DIRECTIVE:
Which lines of the records contain "joints"? Collect every one of them.

INFORMATION GIVEN:
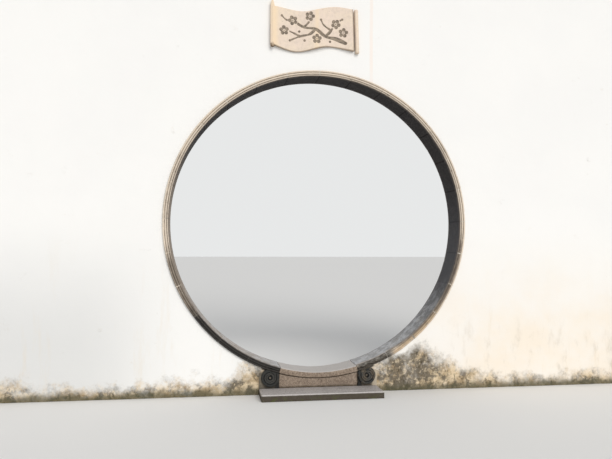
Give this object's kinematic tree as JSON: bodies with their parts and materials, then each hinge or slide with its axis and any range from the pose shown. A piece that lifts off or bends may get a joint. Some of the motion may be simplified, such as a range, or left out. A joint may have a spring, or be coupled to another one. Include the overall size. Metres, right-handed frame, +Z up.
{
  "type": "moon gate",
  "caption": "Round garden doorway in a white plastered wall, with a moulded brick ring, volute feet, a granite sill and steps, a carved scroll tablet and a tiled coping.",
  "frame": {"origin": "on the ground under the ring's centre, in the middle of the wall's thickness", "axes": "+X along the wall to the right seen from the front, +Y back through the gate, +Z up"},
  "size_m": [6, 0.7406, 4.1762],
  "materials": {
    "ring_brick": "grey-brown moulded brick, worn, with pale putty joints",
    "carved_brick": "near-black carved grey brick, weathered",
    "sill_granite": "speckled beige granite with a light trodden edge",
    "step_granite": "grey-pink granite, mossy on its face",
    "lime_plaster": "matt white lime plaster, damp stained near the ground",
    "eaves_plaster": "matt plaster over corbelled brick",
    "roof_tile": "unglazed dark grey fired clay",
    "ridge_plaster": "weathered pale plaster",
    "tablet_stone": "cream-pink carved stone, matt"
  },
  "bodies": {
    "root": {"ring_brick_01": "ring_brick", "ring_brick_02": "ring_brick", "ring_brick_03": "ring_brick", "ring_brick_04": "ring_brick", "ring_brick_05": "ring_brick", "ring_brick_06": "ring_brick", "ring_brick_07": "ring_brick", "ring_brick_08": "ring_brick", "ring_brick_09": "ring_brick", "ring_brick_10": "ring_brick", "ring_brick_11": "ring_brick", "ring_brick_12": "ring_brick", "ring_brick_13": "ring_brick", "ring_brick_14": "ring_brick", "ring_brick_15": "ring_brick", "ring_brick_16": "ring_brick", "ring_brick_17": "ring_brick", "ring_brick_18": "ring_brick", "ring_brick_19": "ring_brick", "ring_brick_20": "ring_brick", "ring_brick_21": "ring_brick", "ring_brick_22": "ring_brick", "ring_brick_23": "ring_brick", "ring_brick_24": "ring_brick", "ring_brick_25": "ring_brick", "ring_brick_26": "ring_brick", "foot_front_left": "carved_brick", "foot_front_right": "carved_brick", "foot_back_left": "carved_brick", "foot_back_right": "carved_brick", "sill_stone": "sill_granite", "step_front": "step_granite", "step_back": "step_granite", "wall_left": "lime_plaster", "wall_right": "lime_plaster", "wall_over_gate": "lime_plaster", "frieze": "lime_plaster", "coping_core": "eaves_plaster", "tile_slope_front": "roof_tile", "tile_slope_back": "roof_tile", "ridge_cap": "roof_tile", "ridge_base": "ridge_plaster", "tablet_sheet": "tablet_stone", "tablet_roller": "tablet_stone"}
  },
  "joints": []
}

...

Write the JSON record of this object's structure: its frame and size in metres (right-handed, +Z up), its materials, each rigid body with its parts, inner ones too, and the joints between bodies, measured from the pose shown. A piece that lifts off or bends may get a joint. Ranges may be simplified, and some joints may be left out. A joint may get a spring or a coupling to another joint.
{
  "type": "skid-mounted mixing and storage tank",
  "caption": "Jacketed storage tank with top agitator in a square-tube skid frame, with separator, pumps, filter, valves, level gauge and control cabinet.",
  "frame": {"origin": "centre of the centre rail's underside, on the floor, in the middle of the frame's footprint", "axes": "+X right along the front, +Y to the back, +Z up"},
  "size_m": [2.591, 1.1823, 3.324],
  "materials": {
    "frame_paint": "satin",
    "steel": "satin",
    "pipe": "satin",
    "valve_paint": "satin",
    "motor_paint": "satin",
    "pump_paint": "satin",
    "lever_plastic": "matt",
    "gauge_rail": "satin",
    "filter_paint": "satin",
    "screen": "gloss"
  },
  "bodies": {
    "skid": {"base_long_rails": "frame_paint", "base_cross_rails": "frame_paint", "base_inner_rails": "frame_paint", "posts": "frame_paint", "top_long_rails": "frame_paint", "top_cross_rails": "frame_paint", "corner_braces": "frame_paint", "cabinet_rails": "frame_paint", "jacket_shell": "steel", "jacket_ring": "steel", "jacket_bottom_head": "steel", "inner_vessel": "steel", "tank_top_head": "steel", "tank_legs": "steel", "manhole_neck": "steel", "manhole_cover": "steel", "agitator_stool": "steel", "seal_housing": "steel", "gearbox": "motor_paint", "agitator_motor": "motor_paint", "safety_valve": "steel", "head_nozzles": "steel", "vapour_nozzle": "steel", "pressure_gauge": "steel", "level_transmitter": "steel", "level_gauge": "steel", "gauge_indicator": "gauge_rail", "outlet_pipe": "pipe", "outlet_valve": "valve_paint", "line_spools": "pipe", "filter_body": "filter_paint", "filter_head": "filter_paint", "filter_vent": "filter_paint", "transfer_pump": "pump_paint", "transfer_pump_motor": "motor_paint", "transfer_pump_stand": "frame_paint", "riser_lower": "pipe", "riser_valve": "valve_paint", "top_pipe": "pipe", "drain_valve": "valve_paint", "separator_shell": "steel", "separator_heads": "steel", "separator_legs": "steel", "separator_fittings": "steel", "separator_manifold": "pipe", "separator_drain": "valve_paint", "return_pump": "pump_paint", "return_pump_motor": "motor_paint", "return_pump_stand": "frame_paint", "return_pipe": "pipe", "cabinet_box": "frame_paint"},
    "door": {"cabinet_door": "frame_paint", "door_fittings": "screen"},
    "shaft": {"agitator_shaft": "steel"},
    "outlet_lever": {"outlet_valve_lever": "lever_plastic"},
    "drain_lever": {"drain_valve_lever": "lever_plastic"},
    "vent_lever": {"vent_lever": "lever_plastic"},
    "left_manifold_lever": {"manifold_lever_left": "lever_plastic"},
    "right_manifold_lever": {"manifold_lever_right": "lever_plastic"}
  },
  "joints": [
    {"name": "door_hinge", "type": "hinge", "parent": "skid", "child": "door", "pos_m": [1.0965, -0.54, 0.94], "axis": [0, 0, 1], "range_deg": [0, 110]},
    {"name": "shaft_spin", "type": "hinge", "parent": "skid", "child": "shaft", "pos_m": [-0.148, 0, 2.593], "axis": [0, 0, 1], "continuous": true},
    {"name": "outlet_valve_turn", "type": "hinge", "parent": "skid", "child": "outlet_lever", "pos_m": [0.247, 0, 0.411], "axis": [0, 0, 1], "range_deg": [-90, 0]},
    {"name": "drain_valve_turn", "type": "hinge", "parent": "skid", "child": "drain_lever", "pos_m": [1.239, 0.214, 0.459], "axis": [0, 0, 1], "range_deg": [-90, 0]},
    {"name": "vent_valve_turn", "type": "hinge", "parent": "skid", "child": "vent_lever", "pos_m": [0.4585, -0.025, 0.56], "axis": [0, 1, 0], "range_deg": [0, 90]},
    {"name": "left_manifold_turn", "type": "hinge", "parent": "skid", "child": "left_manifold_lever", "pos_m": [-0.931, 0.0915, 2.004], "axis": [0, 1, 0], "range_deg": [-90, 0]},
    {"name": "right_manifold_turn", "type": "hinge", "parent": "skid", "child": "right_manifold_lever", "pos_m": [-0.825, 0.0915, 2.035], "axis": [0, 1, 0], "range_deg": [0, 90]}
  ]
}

SOLUTION BELOW:
    "ring_brick": "grey-brown moulded brick, worn, with pale putty joints",
  "joints": []
Write the JSON record of this object's structure: its frame and size in metres (right-handed, +Z up), its materials, each rigid body with its parts, inner ones too, and the joints between bodies, measured from the pose shown. A piece that lifts off or bends may get a joint. Ranges may be simplified, and some joints may be left out. A joint may get a spring or a coupling to another joint.
  "joints": [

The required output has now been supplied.